Furthermore, when Spinks beat Holmes, he became the first reigning light heavyweight champion to capture the heavyweight crown, a feat that not even the great Archie Moore could accomplish.
Still, consider that Holmes was never a genuinely celebrated champion and then mull over these statistics: Holmes’ record in title fights was an impressive 20-5 with 14 knockouts. Holmes’ 20 consecutive title defenses are second only to Joe Louis’ 25, and Holmes was The Ring heavyweight champion for an impressive five years (1980-85).
Possessing one of boxing’s greatest ever left jabs, Holmes could box and bang, and his overall skill set has thankfully garnered him recognition as one of the greatest heavyweights of all time.
However, when analyzing the question of whether the U.S. needs one elite heavyweight to help boxing return to its former stature, the answer, based on Holmes’ experience, is a complicated “no.”
Consider Holmes’ fight against Gerry Cooney in 1982. In an article on USATODAY.com, Tim Dahlberg succinctly captures the inequities of a fight where the challenger, uncharacteristically, was the bout’s main draw:
“Back in Cooney's dressing room, a phone had been specially installed. The president of the United States was going to be calling to congratulate him if he won.
There was no phone in Holmes' dressing room.
Holmes was the snarling black champion, unbeaten but unloved. Cooney, meanwhile, uncomfortably wore the mantle of the latest Great White Hope.
America may not have needed Gerry Cooney. But much of white America desperately wanted him to become the heavyweight champion.
If Holmes didn't understand that, he got the idea when Sports Illustrated put Cooney on the cover, with a picture of himself inside. Time Magazine didn't even bother with Holmes, putting Cooney and Sylvester Stallone on the cover together to preview the fight.
Holmes had helped stoke the racial tensions himself by saying if Cooney wasn't white he wouldn't have been getting the same purse as the undefeated champion. And while Cooney tried to deflect questions about race, members of his camp wore shirts that read ‘Not the White Man, but the Right Man.’”
That Cooney was introduced first and received the same purse as Holmes was unprecedented, and the media circus surrounding Cooney—a solid contender but generally limited fighter at the elite level—proves that perhaps the most important ingredient in a heavyweight champion is the ability to transcend the sport and captivate the public imagination.

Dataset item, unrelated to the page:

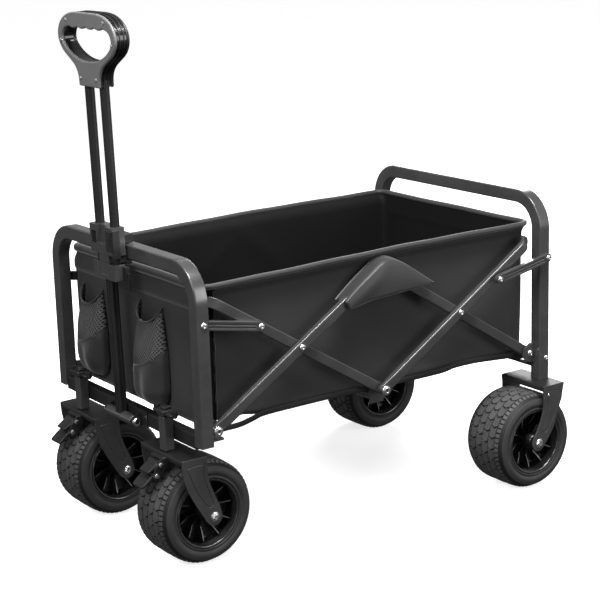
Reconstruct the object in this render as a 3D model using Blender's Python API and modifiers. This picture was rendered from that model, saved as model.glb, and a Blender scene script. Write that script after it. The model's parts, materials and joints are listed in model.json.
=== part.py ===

Ali, unlike any other fighter, was able to do this, and his blend of skill and charisma made him a figure who transcended not only boxing but sports in general. Emerging from the backdrop of the civil rights movement and the revolutionary counter-culture in the 1960s and '70s, Ali was the man for his time and place.
Part of the problem is that fans and pundits cling to Ali’s bygone era and hope that a figure will emerge who is as captivating and skilled as “The Greatest.” The reality, however, is that this will not happen. As great as Ali was in the ring, his eloquence and outspokenness were enhanced by the era from which he rose to global prominence, and this is what secured his status as a cultural icon.
Being as accomplished and efficient as someone like Larry Holmes should be the basic prerequisite for a captivating heavyweight champion. Unfortunately, whether it’s Mike Tyson’s extensive troubles or Ali’s groundbreaking and sometimes-controversial persona, a larger than life standard has been established.
This is somewhat unfair to emerging heavyweights, and the lingering concern of not having had a viable American champion for so long undoubtedly weighs on the development of young prospects.
Americans with a vested interest in heavyweight boxing do have reasons for optimism. The Klitschko brothers are nearing retirement and a crop of American heavyweights like Seth Mitchell, Chris Arreola, Deontay Wilder and Bryant Jennings offer hope.
The reality, however, is that boxing presses on as a more global sport with depth and intrigue in the smaller weight classes. When Larry Holmes was in the midst of his historic yet uncelebrated title reign, it is no coincidence that the likes of Ray Leonard, Marvin Hagler and Thomas Hearns rose to prominence.
Having a viable American champion would undoubtedly be great for boxing. That said, should a young American heavyweight capture a title soon, it would be wise for fans and pundits to take notice and give the sport and division the attention it deserves, as opposed to finding more reasons to complain. One man cannot change a division; depth is required.
This is not to say that the next American to win the heavyweight title should be celebrated like Ali. But if a quality champion does emerge, he should not be ignored or bypassed the way Larry Holmes was, regardless of his appeal outside of the ring.
Boxing should not have to rely on the heavyweights; to do so ignores the immense talent and potential of all the great fighters campaigning in the 16 other weight divisions. As boxing prepares for a new era of heavyweights, a changing of the guard should be looked at with optimism and hope instead of just with longing for the great individuals of bygone eras.